If the federal government's recent treatment of medical marijuana facilities is any indication, Colorado's and Washington's marijuana businesses can expect some legal trouble. When it comes to full-on marijuana legalization in Colorado and Washington, the DEA isn't sure what it's going to do yet. Both new laws will be effect by early 2013 and both states have asked the U.S. Dept. of Justice for guidance where the state laws conflict with federal drug law [source: Associated Press]. In Dec. 2012, President Barack Obama stated that the federal government won't go after recreational marijuana users in these states due to limited resources. But the Dept. of Justice is waiting to see what regulations the two states adopt for implementing the ballot initiatives before taking any action [source: Yost].

One big difference between medical marijuana and outright legalization is that there's more of an opportunity for big business to get involved. There are rumors that big tobacco companies like Philip Morris have already snatched up warehouse space in Colorado (though the company denies it) [source: Dokoupil]. This wouldn't be the first time that Philip Morris tried to get in on the pot business.
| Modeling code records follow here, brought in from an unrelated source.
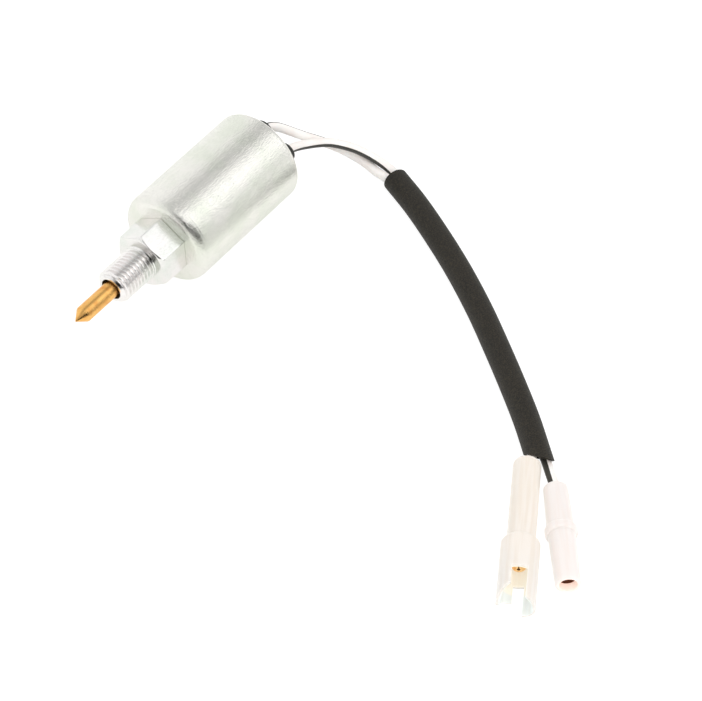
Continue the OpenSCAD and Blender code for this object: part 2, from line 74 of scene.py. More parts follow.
class Value:
    """A shader socket that takes part in Python arithmetic by adding Math nodes."""

    def __init__(self, graph: "Graph", socket: bpy.types.NodeSocket) -> None:
        """Wraps one output socket of a graph."""
        self.graph = graph
        self.socket = socket

    def _math(self, operation: str, *values: "Value | float") -> "Value":
        """Adds one Math node over the given values and returns its result."""
        return self.graph.node("ShaderNodeMath", {"operation": operation}, dict(enumerate(values)))

    def __add__(self, other: "Value | float") -> "Value":
        """Returns self + other."""
        return self._math("ADD", self, other)

    __radd__ = __add__

    def __sub__(self, other: "Value | float") -> "Value":
        """Returns self - other."""
        return self._math("SUBTRACT", self, other)

    def __rsub__(self, other: float) -> "Value":
        """Returns other - self."""
        return self._math("SUBTRACT", other, self)

    def __mul__(self, other: "Value | float") -> "Value":
        """Returns self * other."""
        return self._math("MULTIPLY", self, other)

    __rmul__ = __mul__

    def __truediv__(self, other: "Value | float") -> "Value":
        """Returns self / other."""
        return self._math("DIVIDE", self, other)

    def __pow__(self, other: "Value | float") -> "Value":
        """Returns self raised to other."""
        return self._math("POWER", self, other)

    def sine(self) -> "Value":
        """Returns the sine of self, in radians."""
        return self._math("SINE", self)

    def angle_from(self, other: "Value") -> "Value":
        """Returns the angle whose tangent is self / other, in radians."""
        return self._math("ARCTAN2", self, other)

    def stepped(self, low: float, high: float, start: float = 0.0, end: float = 1.0) -> "Value":
        """Eases self from start at low to end at high.

        Args:
            low: The value at which the result is start.
            high: The value at which the result is end.
            start: The result below low.
            end: The result above high.

        Returns:
            The eased value.
        """
        return self.graph.node(
            "ShaderNodeMapRange",
            {"interpolation_type": "SMOOTHSTEP"},
            {"Value": self, "From Min": low, "From Max": high, "To Min": start, "To Max": end},
        )


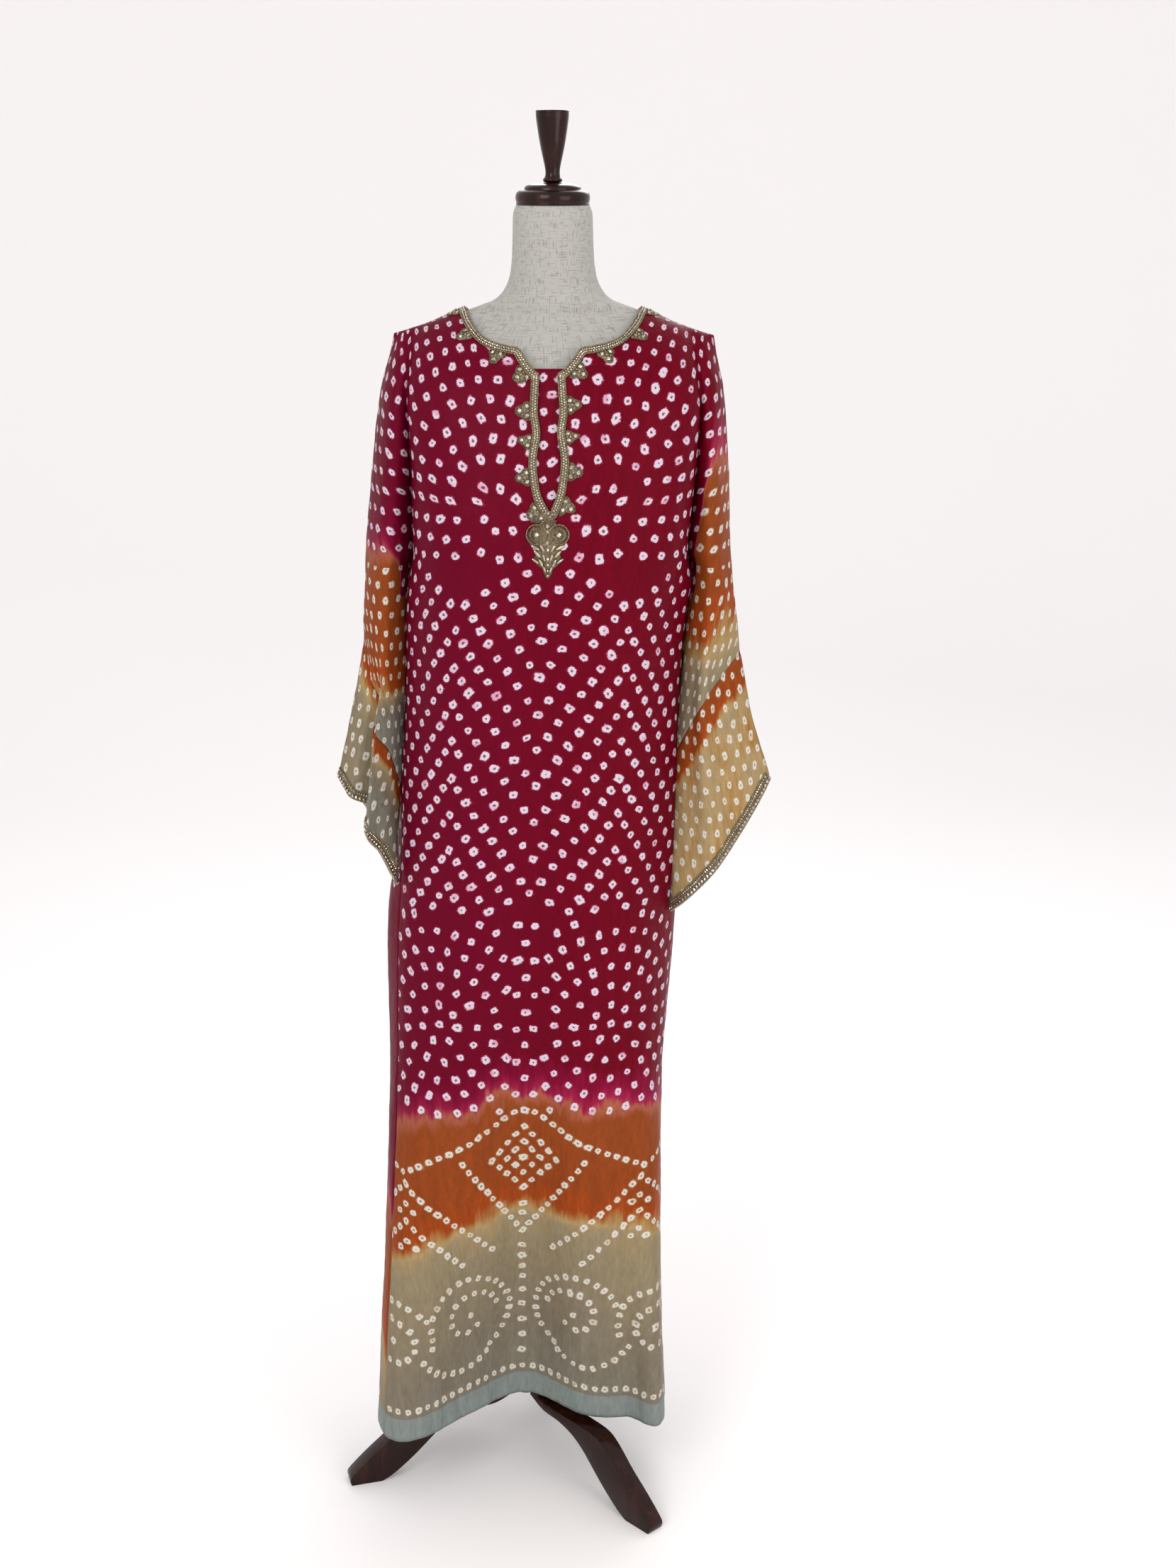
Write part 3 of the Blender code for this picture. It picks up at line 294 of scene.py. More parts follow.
# Side outline of a sawn leg: distance from the pole and height, top edge then underside
LEG_TOP = (
    Turn(HUB_RADIUS + FIT_GAP, 0.150), Turn(0.028, 0.139), Turn(0.036, 0.118),
    Turn(0.046, 0.109), Turn(0.090, 0.106), Turn(0.130, 0.105), Turn(0.158, 0.101),
    Turn(0.178, 0.087), Turn(0.202, 0.063), Turn(0.230, 0.039), Turn(0.253, 0.017),
    Turn(0.259, 0.008), Turn(0.257, 0.000),
)
LEG_UNDER = (
    Turn(0.214, 0.000), Turn(0.196, 0.010), Turn(0.170, 0.031), Turn(0.148, 0.052),
    Turn(0.128, 0.071), Turn(0.106, 0.085), Turn(0.080, 0.093), Turn(0.048, 0.097),
    Turn(HUB_RADIUS + FIT_GAP, 0.110),
)

# Half width of the motif that hangs below the slit, by height
Motif = namedtuple("Motif", "height half")
PENDANT = (
    Motif(1.2995, 0.0014), Motif(1.3060, 0.0050), Motif(1.3120, 0.0070),
    Motif(1.3180, 0.0150), Motif(1.3250, 0.0180), Motif(1.3330, 0.0150),
    Motif(1.3420, 0.0230), Motif(1.3500, 0.0262), Motif(1.3580, 0.0245),
    Motif(1.3655, 0.0150), Motif(1.3690, 0.0040),
)


@lru_cache(maxsize=None)
def read(table, place, column):
    """Value of a column at a place along the table's first column, on a smooth curve."""
    rows = sorted(table)
    keys = [row[0] for row in rows]
    values = [getattr(row, column) for row in rows]
    if place <= keys[0]:
        return values[0]
    if place >= keys[-1]:
        return values[-1]
    last = len(keys) - 1
    start = max(i for i in range(last) if keys[i] <= place)

    def slope(i):
        low = max(i - 1, 0)
        high = min(i + 1, last)
        return (values[high] - values[low]) / (keys[high] - keys[low])

    step = keys[start + 1] - keys[start]
    t = (place - keys[start]) / step
    rise = values[start] * (1 + 2 * t) * (1 - t) ** 2 + values[start + 1] * t * t * (3 - 2 * t)
    lean = slope(start) * t * (1 - t) ** 2 - slope(start + 1) * t * t * (1 - t)
    return rise + lean * step


def mix(low, high, share):
    return low + (high - low) * share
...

Back in 1993, France was considering legalization, and the company reserved a trademark for the brand name "Marley" [source: NPR]. If big business backs marijuana legalization, it could be potentially game-changing, since unlike small-scale growers and producers, a company like Philip Morris has the money and lobbying power to influence politicians on a federal level.

Author's Note: What happens when a state law contradicts a U.S. federal law?

This was a fascinating topic to research! I have to admit that in the case of Colorado and Washington legalizing marijuana, I'm rooting for the states. Marijuana prohibition has always struck me as a waste of law enforcement's time and resources. Instead of busting college kids for smoking a joint, police could be out fighting violent crime, and states could earn some much-needed extra revenue. The federal government could even tax this multi-billion dollar industry, which makes a lot of sense at a time that we are so worried about the deficit. Instead of spending money, we could be making money. It just feels like ending marijuana prohibition could be a win-win, and I'm hoping that Washington and Colorado will get a chance to demonstrate that.